▶ [DIRECTIONS]:
Repeat the material in full. Keep every line exactly as it is.

▶ [SUPPLIED DATA]:
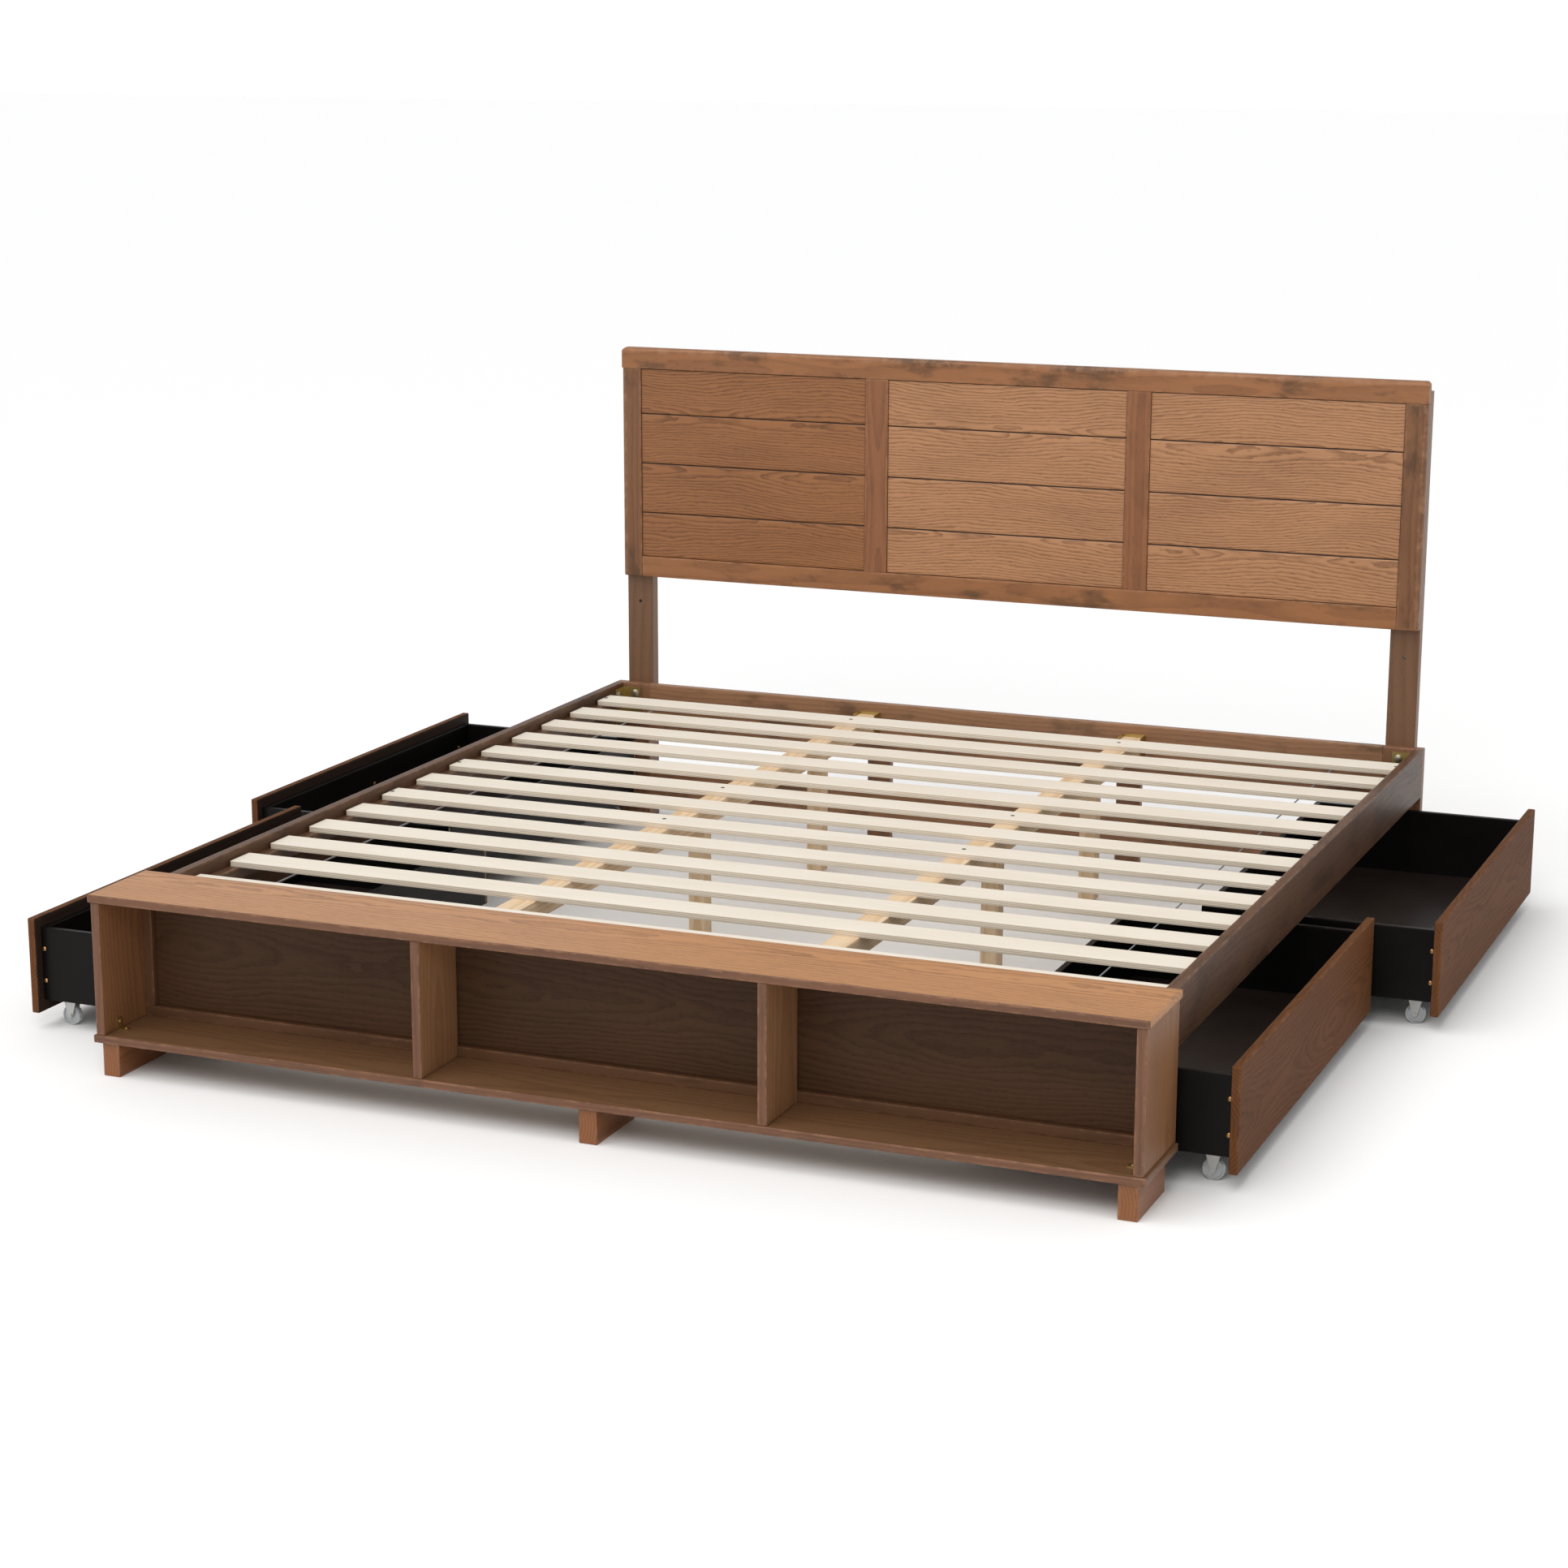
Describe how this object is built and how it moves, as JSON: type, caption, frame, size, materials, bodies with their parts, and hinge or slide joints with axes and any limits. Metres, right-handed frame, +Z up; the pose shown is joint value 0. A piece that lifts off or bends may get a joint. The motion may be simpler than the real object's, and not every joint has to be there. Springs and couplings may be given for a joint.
{
  "type": "platform bed with storage drawers",
  "caption": "King-size slatted platform bed in walnut-brown wood, with a panelled headboard, an open shelf footboard and rolling drawers under both sides.",
  "frame": {"origin": "the centre of the underside of the footboard's middle foot, on the floor", "axes": "+Z up, +Y from the footboard towards the headboard, +X to the right for someone who stands at the footboard and looks at the headboard"},
  "size_m": [2.66, 2.303, 1.151],
  "materials": {
    "walnut_frame": "walnut-brown stain under satin lacquer",
    "walnut_panel": "walnut-brown stained veneer, satin",
    "walnut_back": "thin dark brown stain, matte",
    "poplar_ply": "bare plywood",
    "pine": "bare planed softwood",
    "black_plastic": "moulded, matte",
    "zinc_plate": "yellow zinc plated",
    "steel_fastener": "dark zinc plated",
    "grey_cord": "woven cord",
    "black_laminate": "black laminated board, satin",
    "brown_laminate": "dark brown laminated board, satin",
    "caster_steel": "pressed sheet, zinc plated",
    "wheel_plastic": "clear grey plastic",
    "brass_bolt": "brass plated"
  },
  "bodies": {
    "frame": {"headboard_top_rail": "walnut_frame", "headboard_bottom_rail": "walnut_frame", "headboard_stiles": "walnut_frame", "headboard_mullions": "walnut_frame", "headboard_panels": "walnut_panel", "headboard_posts": "walnut_back", "headboard_bolts": "steel_fastener", "side_rail_left": "walnut_frame", "side_rail_right": "walnut_frame", "slat_ledgers": "walnut_back", "head_cross_rail": "walnut_frame", "head_stretcher": "walnut_frame", "head_legs": "walnut_frame", "head_centre_legs": "walnut_frame", "foot_cross_rail": "walnut_back", "centre_beams": "pine", "beam_hangers": "zinc_plate", "centre_legs": "pine", "leg_glides": "black_plastic", "corner_brackets": "zinc_plate", "corner_bolts": "steel_fastener", "slats": "poplar_ply", "slat_screws": "steel_fastener", "slat_straps": "grey_cord", "footboard_top": "walnut_frame", "footboard_bottom": "walnut_frame", "footboard_ends": "walnut_frame", "footboard_dividers": "walnut_frame", "footboard_back_panel": "walnut_back", "footboard_back_frame": "walnut_back", "footboard_feet": "walnut_frame", "footboard_brackets": "zinc_plate"},
    "drawer_rf": {"drawer_rf_front": "walnut_frame", "drawer_rf_walls": "black_laminate", "drawer_rf_bottom": "brown_laminate", "drawer_rf_casters": "caster_steel", "drawer_rf_bolts": "brass_bolt"},
    "wheels_rf_front": {"drawer_rf_wheels_front": "wheel_plastic"},
    "wheels_rf_back": {"drawer_rf_wheels_back": "wheel_plastic"},
    "drawer_rb": {"drawer_rb_front": "walnut_frame", "drawer_rb_walls": "black_laminate", "drawer_rb_bottom": "brown_laminate", "drawer_rb_casters": "caster_steel", "drawer_rb_bolts": "brass_bolt"},
    "wheels_rb_front": {"drawer_rb_wheels_front": "wheel_plastic"},
    "wheels_rb_back": {"drawer_rb_wheels_back": "wheel_plastic"},
    "drawer_lf": {"drawer_lf_front": "walnut_frame", "drawer_lf_walls": "black_laminate", "drawer_lf_bottom": "brown_laminate", "drawer_lf_casters": "caster_steel", "drawer_lf_bolts": "brass_bolt"},
    "wheels_lf_front": {"drawer_lf_wheels_front": "wheel_plastic"},
    "wheels_lf_back": {"drawer_lf_wheels_back": "wheel_plastic"},
    "drawer_lb": {"drawer_lb_front": "walnut_frame", "drawer_lb_walls": "black_laminate", "drawer_lb_bottom": "brown_laminate", "drawer_lb_casters": "caster_steel", "drawer_lb_bolts": "brass_bolt"},
    "wheels_lb_front": {"drawer_lb_wheels_front": "wheel_plastic"},
    "wheels_lb_back": {"drawer_lb_wheels_back": "wheel_plastic"}
  },
  "joints": [
    {"name": "slide_rf", "type": "slide", "parent": "frame", "child": "drawer_rf", "axis": [1, 0, 0], "range_m": [-0.125, 0.335]},
    {"name": "spin_rf_front", "type": "hinge", "parent": "drawer_rf", "child": "wheels_rf_front", "pos_m": [1.062, 0.6195, 0.02], "axis": [0, 1, 0], "continuous": true},
    {"name": "spin_rf_back", "type": "hinge", "parent": "drawer_rf", "child": "wheels_rf_back", "pos_m": [0.678, 0.6195, 0.02], "axis": [0, 1, 0], "continuous": true},
    {"name": "slide_rb", "type": "slide", "parent": "frame", "child": "drawer_rb", "axis": [1, 0, 0], "range_m": [-0.255, 0.205]},
    {"name": "spin_rb_front", "type": "hinge", "parent": "drawer_rb", "child": "wheels_rb_front", "pos_m": [1.192, 1.6445, 0.02], "axis": [0, 1, 0], "continuous": true},
    {"name": "spin_rb_back", "type": "hinge", "parent": "drawer_rb", "child": "wheels_rb_back", "pos_m": [0.808, 1.6445, 0.02], "axis": [0, 1, 0], "continuous": true},
    {"name": "slide_lf", "type": "slide", "parent": "frame", "child": "drawer_lf", "axis": [-1, 0, 0], "range_m": [-0.301, 0.159]},
    {"name": "spin_lf_front", "type": "hinge", "parent": "drawer_lf", "child": "wheels_lf_front", "pos_m": [-1.238, 0.6195, 0.02], "axis": [0, 1, 0], "continuous": true},
    {"name": "spin_lf_back", "type": "hinge", "parent": "drawer_lf", "child": "wheels_lf_back", "pos_m": [-0.854, 0.6195, 0.02], "axis": [0, 1, 0], "continuous": true},
    {"name": "slide_lb", "type": "slide", "parent": "frame", "child": "drawer_lb", "axis": [-1, 0, 0], "range_m": [-0.421, 0.039]},
    {"name": "spin_lb_front", "type": "hinge", "parent": "drawer_lb", "child": "wheels_lb_front", "pos_m": [-1.358, 1.6445, 0.02], "axis": [0, 1, 0], "continuous": true},
    {"name": "spin_lb_back", "type": "hinge", "parent": "drawer_lb", "child": "wheels_lb_back", "pos_m": [-0.974, 1.6445, 0.02], "axis": [0, 1, 0], "continuous": true}
  ],
  "couplings": [
    {"joint": "spin_rf_front", "follows": "slide_rf", "rad_per_m": 50},
    {"joint": "spin_rf_back", "follows": "slide_rf", "rad_per_m": 50},
    {"joint": "spin_rb_front", "follows": "slide_rb", "rad_per_m": 50},
    {"joint": "spin_rb_back", "follows": "slide_rb", "rad_per_m": 50},
    {"joint": "spin_lf_front", "follows": "slide_lf", "rad_per_m": -50},
    {"joint": "spin_lf_back", "follows": "slide_lf", "rad_per_m": -50},
    {"joint": "spin_lb_front", "follows": "slide_lb", "rad_per_m": -50},
    {"joint": "spin_lb_back", "follows": "slide_lb", "rad_per_m": -50}
  ]
}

▶ [ANSWER TO THIS EXERCISE]:
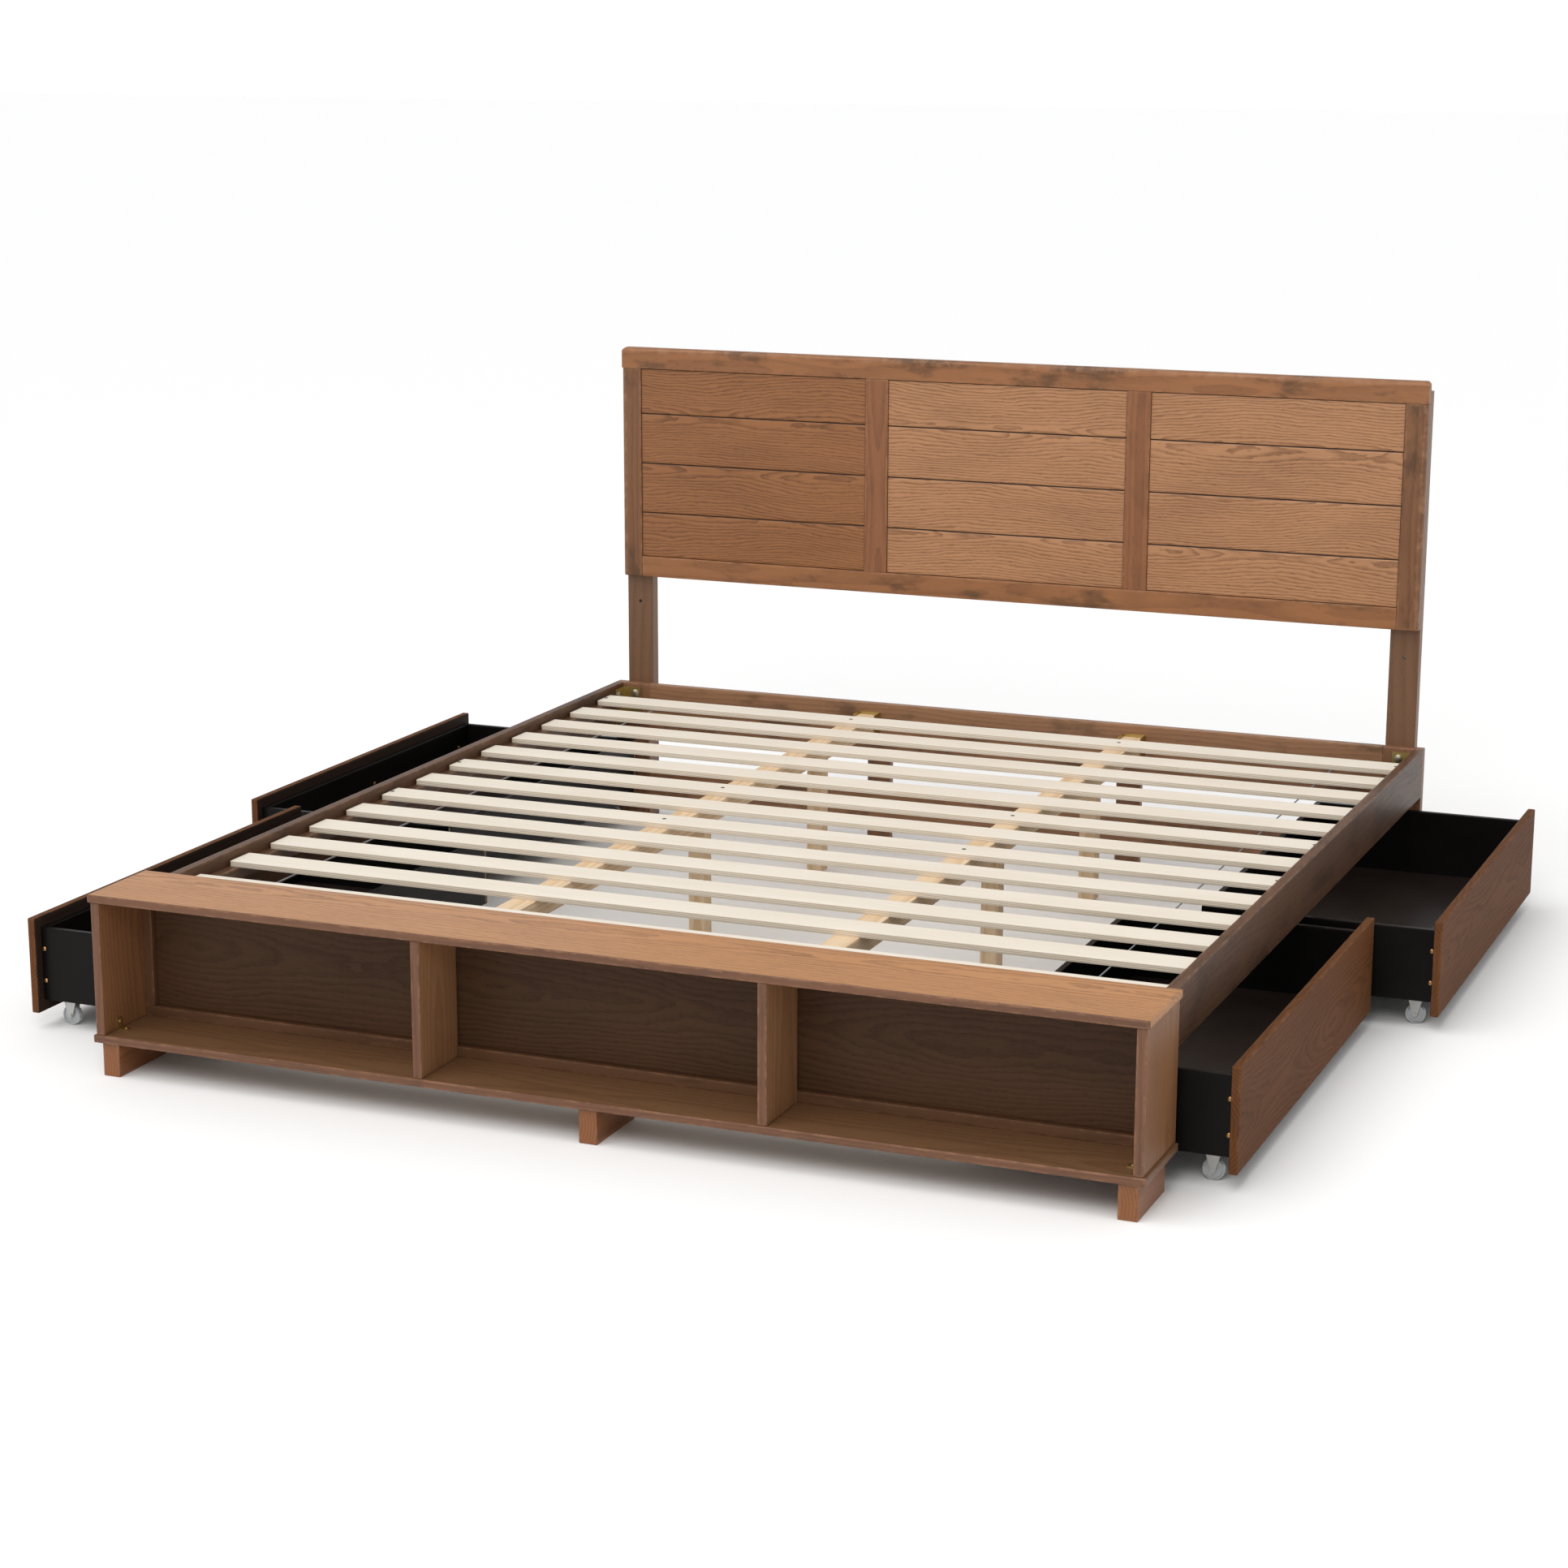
Describe how this object is built and how it moves, as JSON: type, caption, frame, size, materials, bodies with their parts, and hinge or slide joints with axes and any limits. Metres, right-handed frame, +Z up; the pose shown is joint value 0. A piece that lifts off or bends may get a joint. The motion may be simpler than the real object's, and not every joint has to be there. Springs and couplings may be given for a joint.
{
  "type": "platform bed with storage drawers",
  "caption": "King-size slatted platform bed in walnut-brown wood, with a panelled headboard, an open shelf footboard and rolling drawers under both sides.",
  "frame": {"origin": "the centre of the underside of the footboard's middle foot, on the floor", "axes": "+Z up, +Y from the footboard towards the headboard, +X to the right for someone who stands at the footboard and looks at the headboard"},
  "size_m": [2.66, 2.303, 1.151],
  "materials": {
    "walnut_frame": "walnut-brown stain under satin lacquer",
    "walnut_panel": "walnut-brown stained veneer, satin",
    "walnut_back": "thin dark brown stain, matte",
    "poplar_ply": "bare plywood",
    "pine": "bare planed softwood",
    "black_plastic": "moulded, matte",
    "zinc_plate": "yellow zinc plated",
    "steel_fastener": "dark zinc plated",
    "grey_cord": "woven cord",
    "black_laminate": "black laminated board, satin",
    "brown_laminate": "dark brown laminated board, satin",
    "caster_steel": "pressed sheet, zinc plated",
    "wheel_plastic": "clear grey plastic",
    "brass_bolt": "brass plated"
  },
  "bodies": {
    "frame": {"headboard_top_rail": "walnut_frame", "headboard_bottom_rail": "walnut_frame", "headboard_stiles": "walnut_frame", "headboard_mullions": "walnut_frame", "headboard_panels": "walnut_panel", "headboard_posts": "walnut_back", "headboard_bolts": "steel_fastener", "side_rail_left": "walnut_frame", "side_rail_right": "walnut_frame", "slat_ledgers": "walnut_back", "head_cross_rail": "walnut_frame", "head_stretcher": "walnut_frame", "head_legs": "walnut_frame", "head_centre_legs": "walnut_frame", "foot_cross_rail": "walnut_back", "centre_beams": "pine", "beam_hangers": "zinc_plate", "centre_legs": "pine", "leg_glides": "black_plastic", "corner_brackets": "zinc_plate", "corner_bolts": "steel_fastener", "slats": "poplar_ply", "slat_screws": "steel_fastener", "slat_straps": "grey_cord", "footboard_top": "walnut_frame", "footboard_bottom": "walnut_frame", "footboard_ends": "walnut_frame", "footboard_dividers": "walnut_frame", "footboard_back_panel": "walnut_back", "footboard_back_frame": "walnut_back", "footboard_feet": "walnut_frame", "footboard_brackets": "zinc_plate"},
    "drawer_rf": {"drawer_rf_front": "walnut_frame", "drawer_rf_walls": "black_laminate", "drawer_rf_bottom": "brown_laminate", "drawer_rf_casters": "caster_steel", "drawer_rf_bolts": "brass_bolt"},
    "wheels_rf_front": {"drawer_rf_wheels_front": "wheel_plastic"},
    "wheels_rf_back": {"drawer_rf_wheels_back": "wheel_plastic"},
    "drawer_rb": {"drawer_rb_front": "walnut_frame", "drawer_rb_walls": "black_laminate", "drawer_rb_bottom": "brown_laminate", "drawer_rb_casters": "caster_steel", "drawer_rb_bolts": "brass_bolt"},
    "wheels_rb_front": {"drawer_rb_wheels_front": "wheel_plastic"},
    "wheels_rb_back": {"drawer_rb_wheels_back": "wheel_plastic"},
    "drawer_lf": {"drawer_lf_front": "walnut_frame", "drawer_lf_walls": "black_laminate", "drawer_lf_bottom": "brown_laminate", "drawer_lf_casters": "caster_steel", "drawer_lf_bolts": "brass_bolt"},
    "wheels_lf_front": {"drawer_lf_wheels_front": "wheel_plastic"},
    "wheels_lf_back": {"drawer_lf_wheels_back": "wheel_plastic"},
    "drawer_lb": {"drawer_lb_front": "walnut_frame", "drawer_lb_walls": "black_laminate", "drawer_lb_bottom": "brown_laminate", "drawer_lb_casters": "caster_steel", "drawer_lb_bolts": "brass_bolt"},
    "wheels_lb_front": {"drawer_lb_wheels_front": "wheel_plastic"},
    "wheels_lb_back": {"drawer_lb_wheels_back": "wheel_plastic"}
  },
  "joints": [
    {"name": "slide_rf", "type": "slide", "parent": "frame", "child": "drawer_rf", "axis": [1, 0, 0], "range_m": [-0.125, 0.335]},
    {"name": "spin_rf_front", "type": "hinge", "parent": "drawer_rf", "child": "wheels_rf_front", "pos_m": [1.062, 0.6195, 0.02], "axis": [0, 1, 0], "continuous": true},
    {"name": "spin_rf_back", "type": "hinge", "parent": "drawer_rf", "child": "wheels_rf_back", "pos_m": [0.678, 0.6195, 0.02], "axis": [0, 1, 0], "continuous": true},
    {"name": "slide_rb", "type": "slide", "parent": "frame", "child": "drawer_rb", "axis": [1, 0, 0], "range_m": [-0.255, 0.205]},
    {"name": "spin_rb_front", "type": "hinge", "parent": "drawer_rb", "child": "wheels_rb_front", "pos_m": [1.192, 1.6445, 0.02], "axis": [0, 1, 0], "continuous": true},
    {"name": "spin_rb_back", "type": "hinge", "parent": "drawer_rb", "child": "wheels_rb_back", "pos_m": [0.808, 1.6445, 0.02], "axis": [0, 1, 0], "continuous": true},
    {"name": "slide_lf", "type": "slide", "parent": "frame", "child": "drawer_lf", "axis": [-1, 0, 0], "range_m": [-0.301, 0.159]},
    {"name": "spin_lf_front", "type": "hinge", "parent": "drawer_lf", "child": "wheels_lf_front", "pos_m": [-1.238, 0.6195, 0.02], "axis": [0, 1, 0], "continuous": true},
    {"name": "spin_lf_back", "type": "hinge", "parent": "drawer_lf", "child": "wheels_lf_back", "pos_m": [-0.854, 0.6195, 0.02], "axis": [0, 1, 0], "continuous": true},
    {"name": "slide_lb", "type": "slide", "parent": "frame", "child": "drawer_lb", "axis": [-1, 0, 0], "range_m": [-0.421, 0.039]},
    {"name": "spin_lb_front", "type": "hinge", "parent": "drawer_lb", "child": "wheels_lb_front", "pos_m": [-1.358, 1.6445, 0.02], "axis": [0, 1, 0], "continuous": true},
    {"name": "spin_lb_back", "type": "hinge", "parent": "drawer_lb", "child": "wheels_lb_back", "pos_m": [-0.974, 1.6445, 0.02], "axis": [0, 1, 0], "continuous": true}
  ],
  "couplings": [
    {"joint": "spin_rf_front", "follows": "slide_rf", "rad_per_m": 50},
    {"joint": "spin_rf_back", "follows": "slide_rf", "rad_per_m": 50},
    {"joint": "spin_rb_front", "follows": "slide_rb", "rad_per_m": 50},
    {"joint": "spin_rb_back", "follows": "slide_rb", "rad_per_m": 50},
    {"joint": "spin_lf_front", "follows": "slide_lf", "rad_per_m": -50},
    {"joint": "spin_lf_back", "follows": "slide_lf", "rad_per_m": -50},
    {"joint": "spin_lb_front", "follows": "slide_lb", "rad_per_m": -50},
    {"joint": "spin_lb_back", "follows": "slide_lb", "rad_per_m": -50}
  ]
}